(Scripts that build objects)
------------
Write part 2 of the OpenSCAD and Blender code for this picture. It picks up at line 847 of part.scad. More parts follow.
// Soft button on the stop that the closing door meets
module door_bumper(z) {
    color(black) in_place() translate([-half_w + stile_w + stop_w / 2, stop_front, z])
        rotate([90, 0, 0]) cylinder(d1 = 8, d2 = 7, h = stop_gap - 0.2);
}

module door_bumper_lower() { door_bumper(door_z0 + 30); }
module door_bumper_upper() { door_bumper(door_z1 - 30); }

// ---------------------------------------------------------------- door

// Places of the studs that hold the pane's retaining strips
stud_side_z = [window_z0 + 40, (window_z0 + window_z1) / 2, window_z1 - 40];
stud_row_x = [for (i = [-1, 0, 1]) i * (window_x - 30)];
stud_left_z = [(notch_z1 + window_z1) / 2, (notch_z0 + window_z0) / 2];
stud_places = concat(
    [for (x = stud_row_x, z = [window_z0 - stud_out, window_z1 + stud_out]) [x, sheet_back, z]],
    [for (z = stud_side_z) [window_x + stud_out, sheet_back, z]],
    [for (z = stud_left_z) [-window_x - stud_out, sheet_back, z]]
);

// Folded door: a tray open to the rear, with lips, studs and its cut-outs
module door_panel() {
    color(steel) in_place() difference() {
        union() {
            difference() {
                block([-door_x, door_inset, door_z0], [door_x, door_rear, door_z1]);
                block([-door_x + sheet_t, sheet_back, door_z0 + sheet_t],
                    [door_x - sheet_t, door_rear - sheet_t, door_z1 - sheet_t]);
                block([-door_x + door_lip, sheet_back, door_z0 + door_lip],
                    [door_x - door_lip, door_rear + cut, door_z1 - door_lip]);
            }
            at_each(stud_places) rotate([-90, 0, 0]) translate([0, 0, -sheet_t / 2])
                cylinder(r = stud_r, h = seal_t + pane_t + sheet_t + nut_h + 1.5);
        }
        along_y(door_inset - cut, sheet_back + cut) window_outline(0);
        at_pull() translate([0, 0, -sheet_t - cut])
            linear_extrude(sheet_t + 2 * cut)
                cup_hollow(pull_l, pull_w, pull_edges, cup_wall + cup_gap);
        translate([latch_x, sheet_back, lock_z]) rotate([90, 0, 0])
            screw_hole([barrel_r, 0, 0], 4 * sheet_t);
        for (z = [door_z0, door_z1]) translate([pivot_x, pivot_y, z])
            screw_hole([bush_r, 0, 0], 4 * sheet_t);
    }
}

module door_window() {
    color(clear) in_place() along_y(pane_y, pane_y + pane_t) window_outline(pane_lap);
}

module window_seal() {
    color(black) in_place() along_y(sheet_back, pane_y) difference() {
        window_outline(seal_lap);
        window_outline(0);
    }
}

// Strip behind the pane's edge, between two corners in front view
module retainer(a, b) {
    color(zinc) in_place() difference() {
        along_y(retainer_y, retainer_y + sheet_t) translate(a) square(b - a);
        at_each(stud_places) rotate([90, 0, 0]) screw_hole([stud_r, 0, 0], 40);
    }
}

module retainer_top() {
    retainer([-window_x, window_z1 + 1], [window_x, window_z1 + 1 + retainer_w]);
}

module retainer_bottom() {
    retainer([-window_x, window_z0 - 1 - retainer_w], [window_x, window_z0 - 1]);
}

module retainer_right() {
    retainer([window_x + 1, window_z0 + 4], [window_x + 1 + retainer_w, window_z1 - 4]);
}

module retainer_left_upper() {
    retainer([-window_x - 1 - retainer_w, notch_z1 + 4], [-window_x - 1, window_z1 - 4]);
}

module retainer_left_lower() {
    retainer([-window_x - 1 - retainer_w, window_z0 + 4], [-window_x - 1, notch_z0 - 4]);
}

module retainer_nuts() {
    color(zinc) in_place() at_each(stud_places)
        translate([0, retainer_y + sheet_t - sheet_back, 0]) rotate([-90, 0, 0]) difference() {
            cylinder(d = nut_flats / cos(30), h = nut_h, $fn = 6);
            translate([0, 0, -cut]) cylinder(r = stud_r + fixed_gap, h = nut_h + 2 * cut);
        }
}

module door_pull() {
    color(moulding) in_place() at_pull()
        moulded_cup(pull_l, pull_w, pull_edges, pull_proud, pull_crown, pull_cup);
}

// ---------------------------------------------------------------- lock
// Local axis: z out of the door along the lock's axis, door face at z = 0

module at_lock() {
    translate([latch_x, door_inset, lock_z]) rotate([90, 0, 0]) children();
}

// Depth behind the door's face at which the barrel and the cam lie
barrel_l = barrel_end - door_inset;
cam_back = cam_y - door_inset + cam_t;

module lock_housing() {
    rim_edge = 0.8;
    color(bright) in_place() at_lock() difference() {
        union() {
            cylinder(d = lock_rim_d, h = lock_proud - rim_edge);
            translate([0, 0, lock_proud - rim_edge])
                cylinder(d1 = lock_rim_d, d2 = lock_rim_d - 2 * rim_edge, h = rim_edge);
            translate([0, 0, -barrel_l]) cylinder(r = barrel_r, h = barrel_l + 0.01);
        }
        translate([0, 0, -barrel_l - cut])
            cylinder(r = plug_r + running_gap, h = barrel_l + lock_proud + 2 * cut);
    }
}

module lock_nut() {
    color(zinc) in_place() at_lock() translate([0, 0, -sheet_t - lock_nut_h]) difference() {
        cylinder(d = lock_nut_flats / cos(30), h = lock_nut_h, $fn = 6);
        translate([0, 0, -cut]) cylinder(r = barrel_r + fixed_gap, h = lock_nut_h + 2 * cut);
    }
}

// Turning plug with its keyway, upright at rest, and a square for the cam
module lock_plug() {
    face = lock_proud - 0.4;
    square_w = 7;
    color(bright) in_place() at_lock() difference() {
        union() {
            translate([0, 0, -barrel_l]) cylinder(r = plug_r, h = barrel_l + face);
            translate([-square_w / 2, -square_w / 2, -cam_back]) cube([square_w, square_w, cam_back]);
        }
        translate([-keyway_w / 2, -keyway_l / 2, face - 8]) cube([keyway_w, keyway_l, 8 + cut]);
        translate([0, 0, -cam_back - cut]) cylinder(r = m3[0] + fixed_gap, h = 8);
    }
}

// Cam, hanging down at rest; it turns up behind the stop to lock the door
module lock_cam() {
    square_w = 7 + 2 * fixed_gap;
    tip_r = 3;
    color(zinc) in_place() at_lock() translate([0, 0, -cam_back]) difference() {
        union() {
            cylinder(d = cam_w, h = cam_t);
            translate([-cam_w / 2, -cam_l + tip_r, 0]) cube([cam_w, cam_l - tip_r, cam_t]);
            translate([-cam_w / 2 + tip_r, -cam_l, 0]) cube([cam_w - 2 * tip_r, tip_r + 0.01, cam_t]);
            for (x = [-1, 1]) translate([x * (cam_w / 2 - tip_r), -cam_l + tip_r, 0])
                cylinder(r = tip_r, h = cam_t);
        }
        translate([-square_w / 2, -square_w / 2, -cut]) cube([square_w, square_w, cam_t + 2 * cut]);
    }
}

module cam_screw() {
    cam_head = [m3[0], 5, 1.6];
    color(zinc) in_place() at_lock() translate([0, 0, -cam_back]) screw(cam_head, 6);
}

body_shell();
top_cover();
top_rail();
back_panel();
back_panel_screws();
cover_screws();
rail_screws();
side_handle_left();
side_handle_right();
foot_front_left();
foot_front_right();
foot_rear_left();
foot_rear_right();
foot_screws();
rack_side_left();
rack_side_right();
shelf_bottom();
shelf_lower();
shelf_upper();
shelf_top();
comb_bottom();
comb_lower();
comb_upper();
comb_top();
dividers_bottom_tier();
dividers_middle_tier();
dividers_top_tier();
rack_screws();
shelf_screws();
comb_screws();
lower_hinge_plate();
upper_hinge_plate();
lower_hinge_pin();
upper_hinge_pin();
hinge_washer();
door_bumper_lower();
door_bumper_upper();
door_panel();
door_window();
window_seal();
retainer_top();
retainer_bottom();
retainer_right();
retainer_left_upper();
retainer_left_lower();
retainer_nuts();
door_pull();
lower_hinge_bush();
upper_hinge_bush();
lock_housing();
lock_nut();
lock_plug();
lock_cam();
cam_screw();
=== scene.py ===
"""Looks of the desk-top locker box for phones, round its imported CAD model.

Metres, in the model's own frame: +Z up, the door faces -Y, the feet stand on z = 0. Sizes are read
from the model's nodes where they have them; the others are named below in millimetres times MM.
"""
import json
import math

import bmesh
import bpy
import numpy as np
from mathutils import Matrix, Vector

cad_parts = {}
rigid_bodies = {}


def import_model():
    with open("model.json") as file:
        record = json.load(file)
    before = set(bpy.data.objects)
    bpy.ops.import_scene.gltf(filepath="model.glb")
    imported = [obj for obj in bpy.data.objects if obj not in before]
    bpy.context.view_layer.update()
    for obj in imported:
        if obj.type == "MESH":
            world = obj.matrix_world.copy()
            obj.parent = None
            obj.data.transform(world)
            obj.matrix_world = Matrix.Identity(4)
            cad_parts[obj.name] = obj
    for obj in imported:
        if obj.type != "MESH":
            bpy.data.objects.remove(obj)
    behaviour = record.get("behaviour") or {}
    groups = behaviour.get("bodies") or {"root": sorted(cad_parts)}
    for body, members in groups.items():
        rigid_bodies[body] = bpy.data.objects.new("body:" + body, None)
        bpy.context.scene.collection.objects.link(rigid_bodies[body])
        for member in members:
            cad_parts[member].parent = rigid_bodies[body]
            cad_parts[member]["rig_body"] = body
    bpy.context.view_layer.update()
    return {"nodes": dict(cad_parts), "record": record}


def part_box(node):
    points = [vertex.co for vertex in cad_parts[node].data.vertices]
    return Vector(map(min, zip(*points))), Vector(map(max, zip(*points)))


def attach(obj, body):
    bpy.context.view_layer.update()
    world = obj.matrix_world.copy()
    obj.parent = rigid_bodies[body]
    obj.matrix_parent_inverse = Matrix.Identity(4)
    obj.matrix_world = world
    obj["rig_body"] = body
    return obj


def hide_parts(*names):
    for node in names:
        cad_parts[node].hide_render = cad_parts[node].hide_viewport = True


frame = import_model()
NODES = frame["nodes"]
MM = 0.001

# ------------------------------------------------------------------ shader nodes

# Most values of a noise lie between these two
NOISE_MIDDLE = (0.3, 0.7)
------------
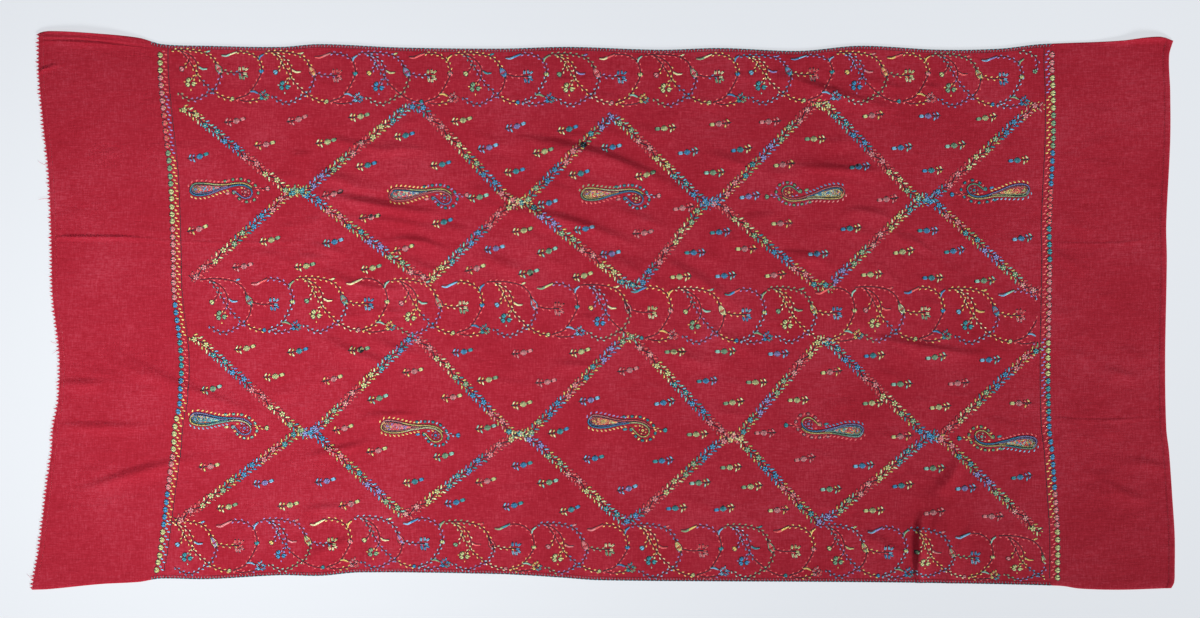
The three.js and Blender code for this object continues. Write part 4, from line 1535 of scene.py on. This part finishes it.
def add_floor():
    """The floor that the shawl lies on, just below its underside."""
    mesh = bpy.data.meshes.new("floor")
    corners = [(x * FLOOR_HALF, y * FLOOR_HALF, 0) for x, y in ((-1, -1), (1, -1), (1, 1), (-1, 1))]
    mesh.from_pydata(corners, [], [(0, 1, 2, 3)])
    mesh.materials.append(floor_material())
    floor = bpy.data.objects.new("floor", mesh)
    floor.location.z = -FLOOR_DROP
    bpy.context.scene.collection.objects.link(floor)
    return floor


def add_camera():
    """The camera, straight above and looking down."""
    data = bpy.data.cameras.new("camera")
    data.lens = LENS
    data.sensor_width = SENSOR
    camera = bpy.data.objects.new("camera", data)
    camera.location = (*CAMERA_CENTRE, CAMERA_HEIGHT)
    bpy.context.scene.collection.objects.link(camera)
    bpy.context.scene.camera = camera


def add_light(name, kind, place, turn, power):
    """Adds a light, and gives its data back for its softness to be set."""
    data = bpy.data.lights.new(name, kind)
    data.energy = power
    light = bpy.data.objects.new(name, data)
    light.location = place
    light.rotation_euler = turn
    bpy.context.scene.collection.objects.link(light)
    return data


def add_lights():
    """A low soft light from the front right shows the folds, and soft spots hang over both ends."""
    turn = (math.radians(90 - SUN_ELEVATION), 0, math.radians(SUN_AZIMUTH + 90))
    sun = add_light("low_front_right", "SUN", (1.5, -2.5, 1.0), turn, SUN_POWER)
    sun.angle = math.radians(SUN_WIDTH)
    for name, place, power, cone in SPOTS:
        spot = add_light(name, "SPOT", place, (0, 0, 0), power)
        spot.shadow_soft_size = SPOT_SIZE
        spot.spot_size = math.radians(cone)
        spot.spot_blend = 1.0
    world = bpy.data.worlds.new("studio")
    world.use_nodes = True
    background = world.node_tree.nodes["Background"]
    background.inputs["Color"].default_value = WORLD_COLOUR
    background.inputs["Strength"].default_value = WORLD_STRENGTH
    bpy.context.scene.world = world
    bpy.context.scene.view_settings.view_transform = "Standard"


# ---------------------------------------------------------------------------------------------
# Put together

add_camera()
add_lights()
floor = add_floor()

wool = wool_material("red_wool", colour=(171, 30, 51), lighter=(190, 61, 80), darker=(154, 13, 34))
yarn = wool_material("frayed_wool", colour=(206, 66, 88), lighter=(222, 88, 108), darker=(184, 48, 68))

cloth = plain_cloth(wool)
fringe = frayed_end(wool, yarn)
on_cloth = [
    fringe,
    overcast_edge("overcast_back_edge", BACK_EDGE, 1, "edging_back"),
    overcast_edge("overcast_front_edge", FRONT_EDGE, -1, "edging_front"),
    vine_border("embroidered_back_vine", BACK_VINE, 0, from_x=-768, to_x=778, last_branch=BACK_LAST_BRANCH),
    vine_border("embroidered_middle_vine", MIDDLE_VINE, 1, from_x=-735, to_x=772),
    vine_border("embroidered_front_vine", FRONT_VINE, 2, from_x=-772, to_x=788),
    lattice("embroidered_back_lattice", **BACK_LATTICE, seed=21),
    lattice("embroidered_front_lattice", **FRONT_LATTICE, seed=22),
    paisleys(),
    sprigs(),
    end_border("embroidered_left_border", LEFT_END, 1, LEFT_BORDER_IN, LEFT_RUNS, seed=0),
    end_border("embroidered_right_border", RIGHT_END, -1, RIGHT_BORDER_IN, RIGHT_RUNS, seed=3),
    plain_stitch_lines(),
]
------------
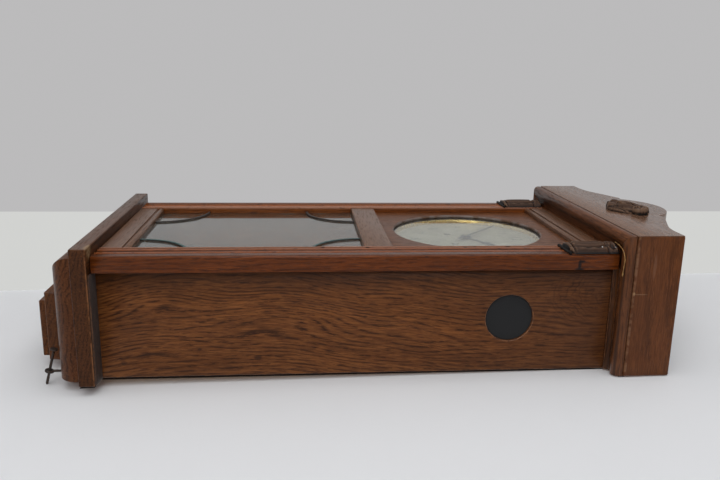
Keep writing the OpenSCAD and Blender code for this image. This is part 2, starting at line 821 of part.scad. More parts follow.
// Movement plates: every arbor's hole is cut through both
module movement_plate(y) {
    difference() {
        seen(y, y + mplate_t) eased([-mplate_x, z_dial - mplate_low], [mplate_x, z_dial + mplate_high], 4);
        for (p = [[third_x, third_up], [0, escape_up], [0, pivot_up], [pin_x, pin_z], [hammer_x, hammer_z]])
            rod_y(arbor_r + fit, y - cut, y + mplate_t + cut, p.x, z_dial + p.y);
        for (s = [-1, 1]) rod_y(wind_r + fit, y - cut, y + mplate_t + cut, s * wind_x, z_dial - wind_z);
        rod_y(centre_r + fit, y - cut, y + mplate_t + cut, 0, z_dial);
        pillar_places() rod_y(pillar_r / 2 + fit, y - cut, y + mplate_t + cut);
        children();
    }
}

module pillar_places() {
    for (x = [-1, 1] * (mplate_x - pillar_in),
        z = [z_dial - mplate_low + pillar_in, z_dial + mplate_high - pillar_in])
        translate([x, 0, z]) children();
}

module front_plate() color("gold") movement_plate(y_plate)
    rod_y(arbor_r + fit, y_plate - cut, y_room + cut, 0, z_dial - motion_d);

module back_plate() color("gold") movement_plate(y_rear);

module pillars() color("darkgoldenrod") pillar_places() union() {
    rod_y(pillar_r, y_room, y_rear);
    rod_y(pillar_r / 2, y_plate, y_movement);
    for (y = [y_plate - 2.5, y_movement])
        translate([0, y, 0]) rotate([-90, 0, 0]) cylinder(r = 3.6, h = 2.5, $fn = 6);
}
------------
Task prompt:
Your task is to extract exactly the lines starting at the line with "body_shell();" and ending at the line with "for member in", including both ends, and no other lines.

Solution below:
body_shell();
top_cover();
top_rail();
back_panel();
back_panel_screws();
cover_screws();
rail_screws();
side_handle_left();
side_handle_right();
foot_front_left();
foot_front_right();
foot_rear_left();
foot_rear_right();
foot_screws();
rack_side_left();
rack_side_right();
shelf_bottom();
shelf_lower();
shelf_upper();
shelf_top();
comb_bottom();
comb_lower();
comb_upper();
comb_top();
dividers_bottom_tier();
dividers_middle_tier();
dividers_top_tier();
rack_screws();
shelf_screws();
comb_screws();
lower_hinge_plate();
upper_hinge_plate();
lower_hinge_pin();
upper_hinge_pin();
hinge_washer();
door_bumper_lower();
door_bumper_upper();
door_panel();
door_window();
window_seal();
retainer_top();
retainer_bottom();
retainer_right();
retainer_left_upper();
retainer_left_lower();
retainer_nuts();
door_pull();
lower_hinge_bush();
upper_hinge_bush();
lock_housing();
lock_nut();
lock_plug();
lock_cam();
cam_screw();
=== scene.py ===
"""Looks of the desk-top locker box for phones, round its imported CAD model.

Metres, in the model's own frame: +Z up, the door faces -Y, the feet stand on z = 0. Sizes are read
from the model's nodes where they have them; the others are named below in millimetres times MM.
"""
import json
import math

import bmesh
import bpy
import numpy as np
from mathutils import Matrix, Vector

cad_parts = {}
rigid_bodies = {}


def import_model():
    with open("model.json") as file:
        record = json.load(file)
    before = set(bpy.data.objects)
    bpy.ops.import_scene.gltf(filepath="model.glb")
    imported = [obj for obj in bpy.data.objects if obj not in before]
    bpy.context.view_layer.update()
    for obj in imported:
        if obj.type == "MESH":
            world = obj.matrix_world.copy()
            obj.parent = None
            obj.data.transform(world)
            obj.matrix_world = Matrix.Identity(4)
            cad_parts[obj.name] = obj
    for obj in imported:
        if obj.type != "MESH":
            bpy.data.objects.remove(obj)
    behaviour = record.get("behaviour") or {}
    groups = behaviour.get("bodies") or {"root": sorted(cad_parts)}
    for body, members in groups.items():
        rigid_bodies[body] = bpy.data.objects.new("body:" + body, None)
        bpy.context.scene.collection.objects.link(rigid_bodies[body])
        for member in members:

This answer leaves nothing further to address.